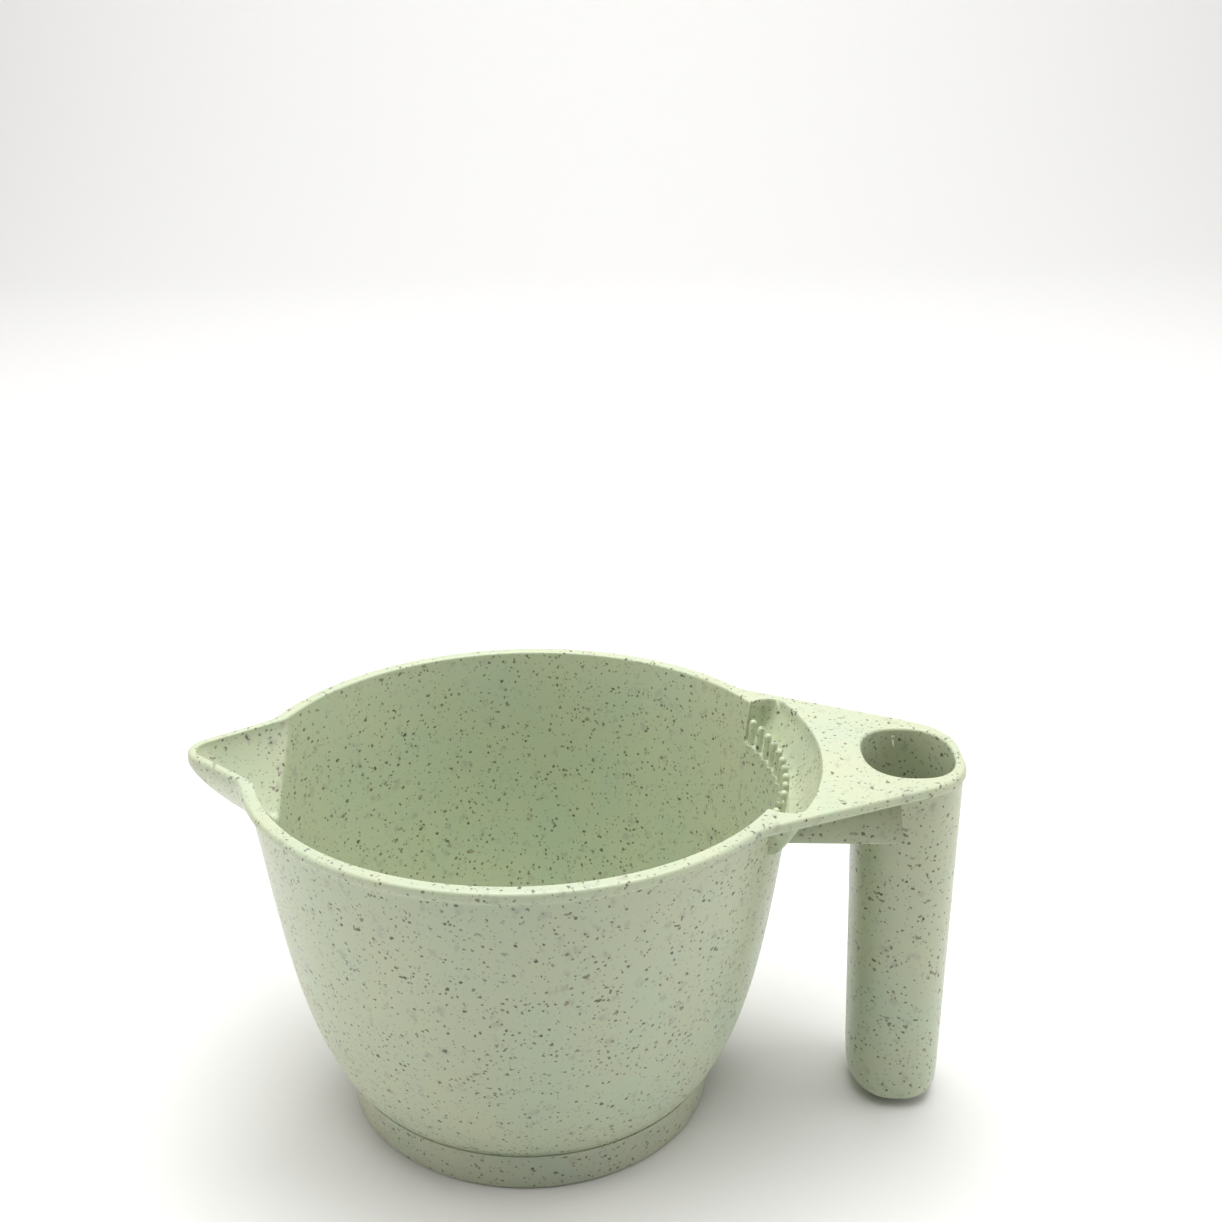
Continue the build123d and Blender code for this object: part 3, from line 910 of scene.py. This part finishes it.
def turnedVector(nodes, links, source, rotation, stretch):
    mapping = nodes.new("ShaderNodeMapping")
    mapping.inputs["Rotation"].default_value = rotation
    mapping.inputs["Scale"].default_value = stretch
    links.new(source, mapping.inputs["Vector"])
    return mapping.outputs[0]


# each layer: cells per metre, share of cells with a speck, speck size in cells, turn, stretch,
# the darkest and lightest speck, and how strongly they cover
fleckLayers = [
    {"scale": 760, "share": 0.64, "size": 0.36, "turn": (0.3, 0.2, 0.5), "stretch": (1, 1, 1),
     "dark": (0.08, 0.07, 0.035), "light": (0.23, 0.21, 0.14), "strength": 0.93},
    {"scale": 540, "share": 0.52, "size": 0.33, "turn": (0.9, 1.4, 0.2), "stretch": (1, 0.62, 1),
     "dark": (0.06, 0.05, 0.03), "light": (0.22, 0.20, 0.14), "strength": 0.9},
    {"scale": 400, "share": 0.24, "size": 0.26, "turn": (2.1, 0.5, 1.2), "stretch": (0.55, 1, 1),
     "dark": (0.12, 0.09, 0.05), "light": (0.28, 0.26, 0.19), "strength": 0.75},
    {"scale": 1100, "share": 0.60, "size": 0.38, "turn": (1.2, 2.2, 0.7), "stretch": (1, 1, 0.8),
     "dark": (0.18, 0.17, 0.12), "light": (0.33, 0.33, 0.24), "strength": 0.55},
]


def makePlastic(name, look):
    # pale moulded plastic filled with husk: milky clouds, then buried grey flecks, then sharp dark ones
    material = bpy.data.materials.new(name)
    material.use_nodes = True
    nodes, links = material.node_tree.nodes, material.node_tree.links
    shader = nodes["Principled BSDF"]
    place = nodes.new("ShaderNodeTexCoord").outputs["Object"]
    clouds = useGroup(nodes, links, "clouds", place, Scale=look["cloudScale"], Stretch=0.6, Contrast=0.22)
    vector = turnedVector(nodes, links, place, (1.1, 0.4, 2.0), (1, 1, 1))
    patches = useGroup(nodes, links, "clouds", vector,
                       Scale=look["patchScale"], Stretch=0.8, Contrast=0.2)
    colour = mixColour(nodes, links, clouds.outputs["Fac"], look["base"], look["cool"])
    warmth = mathNode(nodes, links, "MULTIPLY", patches.outputs["Fac"], look["warmShare"])
    colour = mixColour(nodes, links, warmth, colour, look["warm"])
    vector = turnedVector(nodes, links, place, (0.5, 1.9, 0.3), (1, 1, 0.8))
    buried = useGroup(nodes, links, "flecks", vector, Scale=330.0, Share=0.75, Size=0.5,
                      Wobble=1.2, Crowding=0.9, Softness=0.95)
    buriedMask = mathNode(nodes, links, "MULTIPLY", buried.outputs["Mask"], look["buriedStrength"])
    colour = mixColour(nodes, links, buriedMask, colour, look["buried"])
    covered = None
    for layer in fleckLayers:
        vector = turnedVector(nodes, links, place, layer["turn"], layer["stretch"])
        flecks = useGroup(nodes, links, "flecks", vector, Scale=float(layer["scale"]), Share=layer["share"],
                          Size=layer["size"], Wobble=0.75, Crowding=0.75, Softness=0.4)
        tone = mixColour(nodes, links, flecks.outputs["Tone"], layer["dark"], layer["light"])
        strength = layer["strength"] * look["fleckStrength"]
        mask = mathNode(nodes, links, "MULTIPLY", flecks.outputs["Mask"], strength)
        colour = mixColour(nodes, links, mask, colour, tone)
        covered = mask if covered is None else mathNode(nodes, links, "MAXIMUM", covered, mask)
    links.new(colour, shader.inputs["Base Color"])
    duller = mathNode(nodes, links, "MULTIPLY", covered, look["fleckDull"])
    smoothest, roughest = look["roughness"]
    gloss = mapRange(nodes, links, patches.outputs["Fac"], 0.0, 1.0, smoothest, roughest)
    links.new(mathNode(nodes, links, "ADD", gloss, duller), shader.inputs["Roughness"])
    grain = useGroup(nodes, links, "grain", place, Fine=1800.0, Wave=70.0, Fine_Share=0.05)
    raised = mathNode(nodes, links, "MULTIPLY", covered, look["fleckRise"])
    height = mathNode(nodes, links, "ADD", grain.outputs["Height"], raised)
    bump = nodes.new("ShaderNodeBump")
    bump.inputs["Strength"].default_value = look["bump"]
    bump.inputs["Distance"].default_value = 0.0004
    links.new(height, bump.inputs["Height"])
    links.new(bump.outputs["Normal"], shader.inputs["Normal"])
    shader.inputs["IOR"].default_value = 1.49
    shader.inputs["Coat Weight"].default_value = look["coat"]
    shader.inputs["Coat Roughness"].default_value = look["coatRoughness"]
    shader.inputs["Subsurface Weight"].default_value = look["glow"]
    shader.inputs["Subsurface Radius"].default_value = (0.5, 0.9, 0.25)
    shader.inputs["Subsurface Scale"].default_value = 0.004
    return material


sageLook = {
    "base": (0.49, 0.54, 0.375),
    "cool": (0.455, 0.54, 0.395),
    "warm": (0.53, 0.55, 0.365),
    "warmShare": 0.45,
    "buried": (0.29, 0.275, 0.24),
    "buriedStrength": 0.5,
    "fleckStrength": 1.0,
    "fleckDull": 0.12,
    "fleckRise": 0.06,
    "cloudScale": 26.0,
    "patchScale": 70.2,
    "roughness": (0.32, 0.41),
    "bump": 0.22,
    "glow": 0.1,
    "coat": 0.25,
    "coatRoughness": 0.38,
}
footLook = {
    **sageLook,
    "base": (0.44, 0.475, 0.34),
    "cool": (0.40, 0.475, 0.365),
    "warm": (0.48, 0.48, 0.33),
}

sagePlastic = makePlastic("sageHuskPlastic", sageLook)
footPlastic = makePlastic("sageHuskPlasticFoot", footLook)
print("materials ready")

buildBowl(sagePlastic)
buildFoot(footPlastic)
buildDeck(sagePlastic)
buildWeb("deckWebLeft", 1, sagePlastic, "deck_web_left")
buildWeb("deckWebRight", -1, sagePlastic, "deck_web_right")
for number in range(comb["count"]):
    buildTooth(number, sagePlastic)
print("object ready")


studio = {
    "floorColour": (0.82, 0.82, 0.81),
    "halfWidth": 3.0,
    "front": -2.0,
    "back": 1.6,
    "sweep": 0.9,
    "wallHeight": 3.0,
    "roomLight": 0.21,
    "roomColour": (1.0, 0.965, 0.95),
    "seenColour": (0.93, 0.93, 0.93),  # what the camera sees beyond the floor
}


def buildBackdrop():
    # a pale floor that curves up into a wall behind the object, with no corner
    y = [studio["front"], studio["back"]]
    z = [0.0, 0.0]
    for turn in quarter(24)[1:]:
        y.append(studio["back"] + studio["sweep"] * math.sin(turn))
        z.append(studio["sweep"] * (1 - math.cos(turn)))
    y.append(y[-1])
    z.append(studio["wallHeight"])
    x = np.array([-studio["halfWidth"], studio["halfWidth"]])
    points = np.array([[(xx, yy, zz) for xx in x] for yy, zz in zip(y, z)])
    mesh = bpy.data.meshes.new("backdrop")
    quads = gridQuads(points.shape[0], points.shape[1], 0, False)
    mesh.from_pydata(points.reshape(-1, 3).tolist(), [], quads.tolist())
    mesh.shade_smooth()
    backdrop = bpy.data.objects.new("backdrop", mesh)
    bpy.context.scene.collection.objects.link(backdrop)
    paper = bpy.data.materials.new("paleBackdrop")
    paper.use_nodes = True
    shader = paper.node_tree.nodes["Principled BSDF"]
    shader.inputs["Base Color"].default_value = (*studio["floorColour"], 1)
    shader.inputs["Roughness"].default_value = 0.9
    shader.inputs["Specular IOR Level"].default_value = 0.2
    mesh.materials.append(paper)


def addAreaLight(name, place, target, size, watts, colour=(1, 1, 1)):
    light = bpy.data.lights.new(name, "AREA")
    light.shape = "RECTANGLE"
    light.size, light.size_y = size
    light.energy = watts
    light.color = colour
    lamp = bpy.data.objects.new(name, light)
    lamp.location = place
    lamp.rotation_euler = (Vector(target) - Vector(place)).to_track_quat("-Z", "Y").to_euler()
    bpy.context.scene.collection.objects.link(lamp)


def lightStudio():
    middle = (0.01, 0.0, 0.05)
    warmWhite = (1.0, 0.96, 0.94)
    addAreaLight("overheadSoftbox", (0.05, 0.05, 1.0), middle, (1.0, 0.9), 12.6)
    addAreaLight("leftSoftbox", (-1.1, -0.25, 0.5), middle, (0.6, 0.8), 4.2, warmWhite)
    addAreaLight("rightSoftbox", (1.1, -0.1, 0.45), middle, (0.6, 0.8), 3.2, warmWhite)
    addAreaLight("wallWash", (0.0, 0.9, 1.9), (0.0, 2.5, 0.7), (2.4, 0.6), 40.0)
    world = bpy.data.worlds.new("softRoom")
    world.use_nodes = True
    nodes, links = world.node_tree.nodes, world.node_tree.links
    lit = nodes["Background"]
    lit.inputs["Color"].default_value = (*studio["roomColour"], 1)
    lit.inputs["Strength"].default_value = studio["roomLight"]
    seen = nodes.new("ShaderNodeBackground")
    seen.inputs["Color"].default_value = (*studio["seenColour"], 1)
    choice = nodes.new("ShaderNodeMixShader")
    links.new(nodes.new("ShaderNodeLightPath").outputs["Is Camera Ray"], choice.inputs[0])
    links.new(lit.outputs[0], choice.inputs[1])
    links.new(seen.outputs[0], choice.inputs[2])
    links.new(choice.outputs[0], nodes["World Output"].inputs["Surface"])
    bpy.context.scene.world = world


view = {
    "place": (0.0306, -0.3446, 0.2581),
    "forward": (-0.078, 0.944, -0.321),
    "roll": -1.7,
    "sensor": 36.0,
    "lens": 44.514,  # millimetres, like the sensor
    "shift": (0.0712, -0.02864),  # shares of the frame's width
}


def addCamera():
    camera = bpy.data.cameras.new("shopView")
    camera.sensor_width = view["sensor"]
    camera.lens = view["lens"]
    camera.shift_x, camera.shift_y = view["shift"]
    camera.clip_start = 0.01
    camera.clip_end = 20.0
    holder = bpy.data.objects.new("shopView", camera)
    turn = Vector(view["forward"]).to_track_quat("-Z", "Y").to_matrix().to_4x4()
    roll = Matrix.Rotation(math.radians(view["roll"]), 4, "Z")
    holder.matrix_world = Matrix.Translation(Vector(view["place"])) @ turn @ roll
    bpy.context.scene.collection.objects.link(holder)
    bpy.context.scene.camera = holder


buildBackdrop()
lightStudio()
addCamera()
bpy.context.scene.view_settings.view_transform = "Standard"
print("studio ready")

WHAT THIS TASK INVOLVES
Which lines above contain "scene"? Show each of them.

ANSWER TO THE EXERCISE
Continue the build123d and Blender code for this object: part 3, from line 910 of scene.py. This part finishes it.
    bpy.context.scene.collection.objects.link(backdrop)
    bpy.context.scene.collection.objects.link(lamp)
    bpy.context.scene.world = world
    bpy.context.scene.collection.objects.link(holder)
    bpy.context.scene.camera = holder
bpy.context.scene.view_settings.view_transform = "Standard"